======== Data shown

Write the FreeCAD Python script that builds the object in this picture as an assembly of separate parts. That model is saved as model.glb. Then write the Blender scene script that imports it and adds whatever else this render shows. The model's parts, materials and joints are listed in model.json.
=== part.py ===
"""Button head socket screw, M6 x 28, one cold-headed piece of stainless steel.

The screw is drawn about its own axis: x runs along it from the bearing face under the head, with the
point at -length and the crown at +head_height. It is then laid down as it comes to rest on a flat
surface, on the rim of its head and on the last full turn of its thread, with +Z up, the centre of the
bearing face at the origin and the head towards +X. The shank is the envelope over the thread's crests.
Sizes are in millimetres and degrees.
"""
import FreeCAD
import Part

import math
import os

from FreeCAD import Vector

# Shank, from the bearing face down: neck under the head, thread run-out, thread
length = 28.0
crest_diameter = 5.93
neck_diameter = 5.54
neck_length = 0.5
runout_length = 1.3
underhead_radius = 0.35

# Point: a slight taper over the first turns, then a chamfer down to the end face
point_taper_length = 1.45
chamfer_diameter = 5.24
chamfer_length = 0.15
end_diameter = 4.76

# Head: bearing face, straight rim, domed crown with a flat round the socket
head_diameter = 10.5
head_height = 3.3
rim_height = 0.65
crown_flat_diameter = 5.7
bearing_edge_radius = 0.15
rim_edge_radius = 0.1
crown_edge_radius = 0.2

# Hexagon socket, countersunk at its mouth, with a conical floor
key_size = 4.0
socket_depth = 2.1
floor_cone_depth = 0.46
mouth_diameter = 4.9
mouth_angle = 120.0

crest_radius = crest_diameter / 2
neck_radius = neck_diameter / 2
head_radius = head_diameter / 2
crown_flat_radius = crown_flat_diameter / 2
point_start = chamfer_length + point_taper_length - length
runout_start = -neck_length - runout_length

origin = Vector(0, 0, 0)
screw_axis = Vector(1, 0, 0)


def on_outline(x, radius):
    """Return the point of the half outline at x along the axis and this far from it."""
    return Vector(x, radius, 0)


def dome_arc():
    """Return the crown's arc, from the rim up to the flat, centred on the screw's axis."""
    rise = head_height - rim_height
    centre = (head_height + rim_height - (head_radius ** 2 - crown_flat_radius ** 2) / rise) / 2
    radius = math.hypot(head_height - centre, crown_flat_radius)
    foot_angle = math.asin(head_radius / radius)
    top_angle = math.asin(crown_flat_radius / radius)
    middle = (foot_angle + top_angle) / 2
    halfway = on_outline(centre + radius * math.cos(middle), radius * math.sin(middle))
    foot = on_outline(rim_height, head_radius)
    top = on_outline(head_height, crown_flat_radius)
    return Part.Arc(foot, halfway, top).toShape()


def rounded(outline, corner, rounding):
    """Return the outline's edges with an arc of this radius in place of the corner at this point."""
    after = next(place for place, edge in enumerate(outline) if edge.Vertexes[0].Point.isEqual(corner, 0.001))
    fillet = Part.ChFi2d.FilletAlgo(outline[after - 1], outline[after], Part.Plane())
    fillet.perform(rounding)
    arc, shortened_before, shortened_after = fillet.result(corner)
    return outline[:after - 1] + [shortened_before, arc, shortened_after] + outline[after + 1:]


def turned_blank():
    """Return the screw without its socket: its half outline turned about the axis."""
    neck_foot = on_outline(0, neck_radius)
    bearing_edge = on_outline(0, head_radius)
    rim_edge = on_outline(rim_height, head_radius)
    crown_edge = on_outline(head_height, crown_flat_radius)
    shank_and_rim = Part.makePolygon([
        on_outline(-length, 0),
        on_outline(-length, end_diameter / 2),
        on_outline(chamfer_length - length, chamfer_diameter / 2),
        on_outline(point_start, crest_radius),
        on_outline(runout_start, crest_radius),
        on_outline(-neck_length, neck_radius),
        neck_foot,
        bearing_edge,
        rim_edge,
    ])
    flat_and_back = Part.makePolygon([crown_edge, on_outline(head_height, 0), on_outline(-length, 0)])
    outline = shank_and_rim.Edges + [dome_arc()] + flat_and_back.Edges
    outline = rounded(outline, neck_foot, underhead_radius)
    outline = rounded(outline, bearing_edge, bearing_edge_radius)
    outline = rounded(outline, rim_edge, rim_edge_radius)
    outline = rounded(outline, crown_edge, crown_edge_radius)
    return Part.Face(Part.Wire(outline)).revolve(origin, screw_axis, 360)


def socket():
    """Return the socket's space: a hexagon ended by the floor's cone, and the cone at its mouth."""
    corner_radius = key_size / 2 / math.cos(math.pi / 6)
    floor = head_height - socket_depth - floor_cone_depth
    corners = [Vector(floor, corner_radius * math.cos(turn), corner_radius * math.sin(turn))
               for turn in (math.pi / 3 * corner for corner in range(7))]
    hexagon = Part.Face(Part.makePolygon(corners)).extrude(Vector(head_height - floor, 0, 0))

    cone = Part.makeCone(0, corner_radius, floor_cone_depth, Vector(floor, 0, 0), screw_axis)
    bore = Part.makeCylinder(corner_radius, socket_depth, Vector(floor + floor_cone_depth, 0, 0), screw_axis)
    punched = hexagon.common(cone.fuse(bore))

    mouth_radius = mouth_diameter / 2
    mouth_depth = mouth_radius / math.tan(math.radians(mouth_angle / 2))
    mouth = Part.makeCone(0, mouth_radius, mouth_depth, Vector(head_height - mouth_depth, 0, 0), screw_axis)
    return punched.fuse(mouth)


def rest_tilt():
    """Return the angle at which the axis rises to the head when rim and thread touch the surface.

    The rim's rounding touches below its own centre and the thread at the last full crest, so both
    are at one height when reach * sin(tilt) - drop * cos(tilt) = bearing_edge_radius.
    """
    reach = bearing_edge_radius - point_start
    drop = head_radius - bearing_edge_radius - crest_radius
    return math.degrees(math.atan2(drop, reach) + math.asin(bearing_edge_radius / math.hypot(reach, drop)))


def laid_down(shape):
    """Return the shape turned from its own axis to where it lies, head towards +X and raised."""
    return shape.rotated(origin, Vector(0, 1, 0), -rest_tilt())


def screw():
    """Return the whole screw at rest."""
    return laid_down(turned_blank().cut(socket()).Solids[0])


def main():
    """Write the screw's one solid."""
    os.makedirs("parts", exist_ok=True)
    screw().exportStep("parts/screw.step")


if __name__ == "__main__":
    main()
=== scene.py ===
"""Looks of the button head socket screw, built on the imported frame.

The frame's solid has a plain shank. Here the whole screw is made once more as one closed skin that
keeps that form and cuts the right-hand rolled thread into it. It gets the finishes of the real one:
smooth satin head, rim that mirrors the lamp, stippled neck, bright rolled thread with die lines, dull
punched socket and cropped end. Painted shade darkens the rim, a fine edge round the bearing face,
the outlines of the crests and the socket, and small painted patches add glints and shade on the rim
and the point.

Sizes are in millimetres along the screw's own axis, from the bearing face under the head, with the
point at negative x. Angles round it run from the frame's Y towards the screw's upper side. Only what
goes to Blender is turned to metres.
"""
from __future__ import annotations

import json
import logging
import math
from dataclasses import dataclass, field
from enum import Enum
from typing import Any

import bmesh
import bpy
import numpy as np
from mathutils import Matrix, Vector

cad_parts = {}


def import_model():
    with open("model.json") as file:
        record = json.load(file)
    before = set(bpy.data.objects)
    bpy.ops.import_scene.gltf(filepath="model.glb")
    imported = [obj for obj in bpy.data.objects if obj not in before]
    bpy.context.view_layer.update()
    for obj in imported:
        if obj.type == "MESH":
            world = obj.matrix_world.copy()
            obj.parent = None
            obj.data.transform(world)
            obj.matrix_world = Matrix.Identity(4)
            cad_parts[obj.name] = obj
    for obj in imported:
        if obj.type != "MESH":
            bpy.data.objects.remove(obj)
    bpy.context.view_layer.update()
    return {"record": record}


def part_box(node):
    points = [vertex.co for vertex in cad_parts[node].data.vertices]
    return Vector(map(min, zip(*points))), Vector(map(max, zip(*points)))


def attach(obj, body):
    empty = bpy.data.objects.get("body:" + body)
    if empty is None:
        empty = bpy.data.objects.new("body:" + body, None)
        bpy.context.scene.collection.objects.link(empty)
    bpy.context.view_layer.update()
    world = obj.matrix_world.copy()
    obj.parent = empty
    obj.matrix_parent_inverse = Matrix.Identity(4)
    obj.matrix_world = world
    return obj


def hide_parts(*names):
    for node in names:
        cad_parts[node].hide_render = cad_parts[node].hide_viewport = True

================

▶ [Aim of the task]: Give again only the lines from the one bearing "return punched.fuse(mouth)" through the one bearing "record = json.load(file)", exactly as they stand.

▶ [Exercise output]:
    return punched.fuse(mouth)


def rest_tilt():
    """Return the angle at which the axis rises to the head when rim and thread touch the surface.

    The rim's rounding touches below its own centre and the thread at the last full crest, so both
    are at one height when reach * sin(tilt) - drop * cos(tilt) = bearing_edge_radius.
    """
    reach = bearing_edge_radius - point_start
    drop = head_radius - bearing_edge_radius - crest_radius
    return math.degrees(math.atan2(drop, reach) + math.asin(bearing_edge_radius / math.hypot(reach, drop)))


def laid_down(shape):
    """Return the shape turned from its own axis to where it lies, head towards +X and raised."""
    return shape.rotated(origin, Vector(0, 1, 0), -rest_tilt())


def screw():
    """Return the whole screw at rest."""
    return laid_down(turned_blank().cut(socket()).Solids[0])


def main():
    """Write the screw's one solid."""
    os.makedirs("parts", exist_ok=True)
    screw().exportStep("parts/screw.step")


if __name__ == "__main__":
    main()
=== scene.py ===
"""Looks of the button head socket screw, built on the imported frame.

The frame's solid has a plain shank. Here the whole screw is made once more as one closed skin that
keeps that form and cuts the right-hand rolled thread into it. It gets the finishes of the real one:
smooth satin head, rim that mirrors the lamp, stippled neck, bright rolled thread with die lines, dull
punched socket and cropped end. Painted shade darkens the rim, a fine edge round the bearing face,
the outlines of the crests and the socket, and small painted patches add glints and shade on the rim
and the point.

Sizes are in millimetres along the screw's own axis, from the bearing face under the head, with the
point at negative x. Angles round it run from the frame's Y towards the screw's upper side. Only what
goes to Blender is turned to metres.
"""
from __future__ import annotations

import json
import logging
import math
from dataclasses import dataclass, field
from enum import Enum
from typing import Any

import bmesh
import bpy
import numpy as np
from mathutils import Matrix, Vector

cad_parts = {}


def import_model():
    with open("model.json") as file:
        record = json.load(file)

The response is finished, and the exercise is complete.